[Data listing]

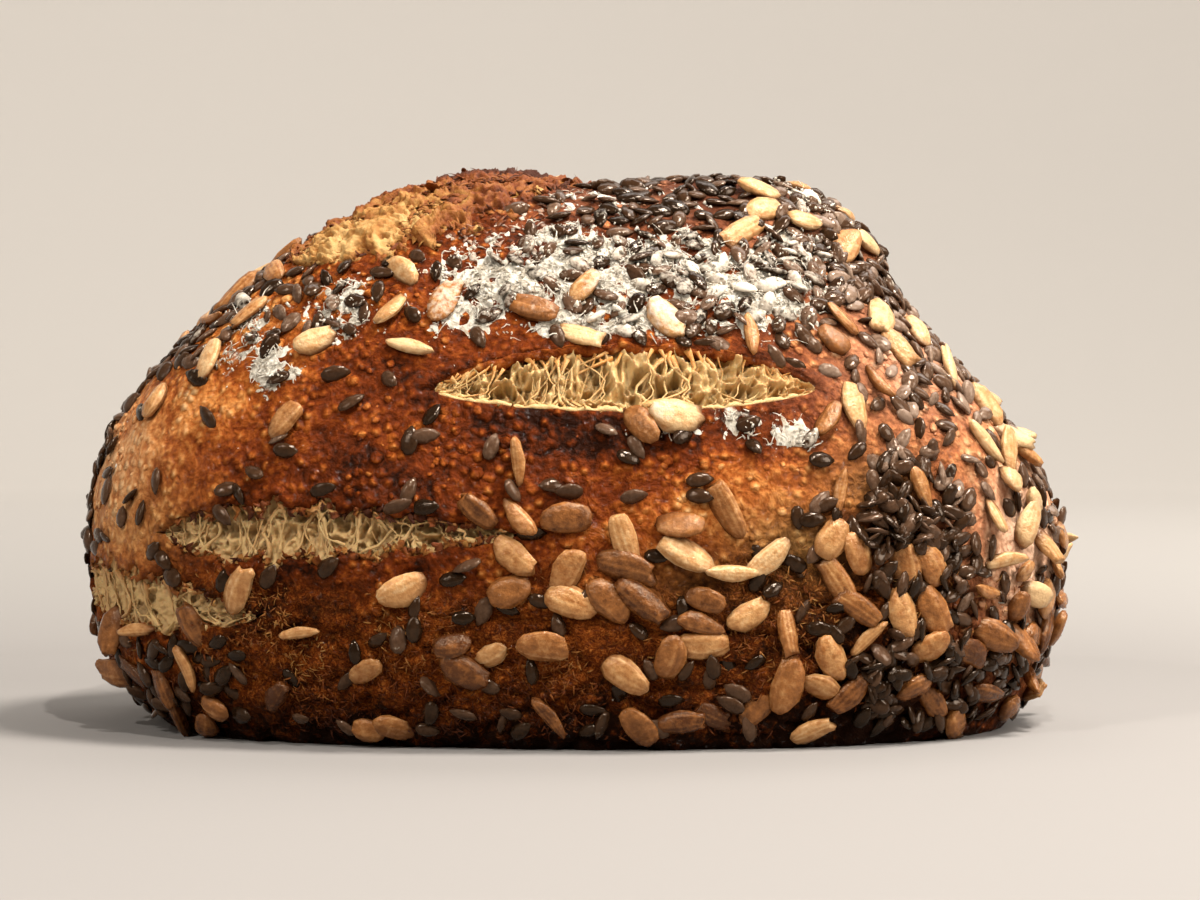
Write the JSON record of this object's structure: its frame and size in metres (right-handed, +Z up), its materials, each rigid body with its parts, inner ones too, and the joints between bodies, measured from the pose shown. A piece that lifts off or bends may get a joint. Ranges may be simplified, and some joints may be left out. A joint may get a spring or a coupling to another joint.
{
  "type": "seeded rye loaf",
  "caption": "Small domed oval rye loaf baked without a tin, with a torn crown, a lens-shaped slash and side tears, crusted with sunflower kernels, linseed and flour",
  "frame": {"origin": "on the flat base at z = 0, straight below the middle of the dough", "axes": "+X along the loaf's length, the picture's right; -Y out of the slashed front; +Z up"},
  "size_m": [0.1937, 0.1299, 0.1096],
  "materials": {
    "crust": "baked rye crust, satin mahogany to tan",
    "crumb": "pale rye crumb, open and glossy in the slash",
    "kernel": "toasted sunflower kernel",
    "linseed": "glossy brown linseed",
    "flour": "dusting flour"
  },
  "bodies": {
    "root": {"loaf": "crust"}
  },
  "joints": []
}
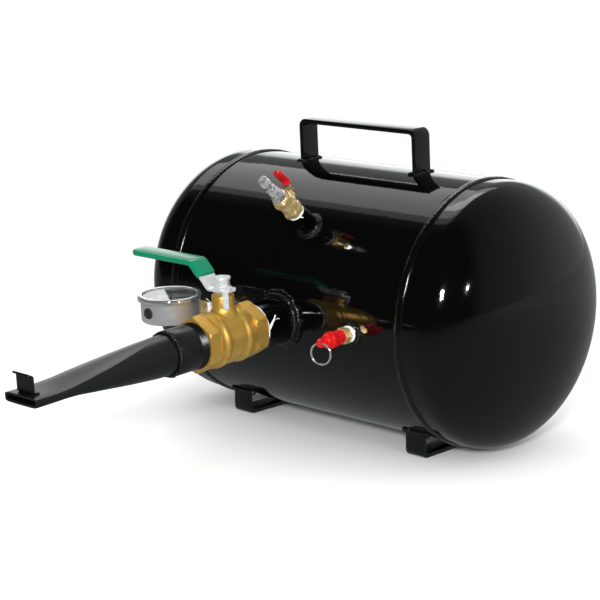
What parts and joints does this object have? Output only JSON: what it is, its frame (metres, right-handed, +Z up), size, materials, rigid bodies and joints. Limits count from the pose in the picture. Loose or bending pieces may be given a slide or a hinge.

(STATED PROBLEM): Check every line in the material above for the string "with", then give only the number of lines that have it.

(WRITTEN SOLUTION): 2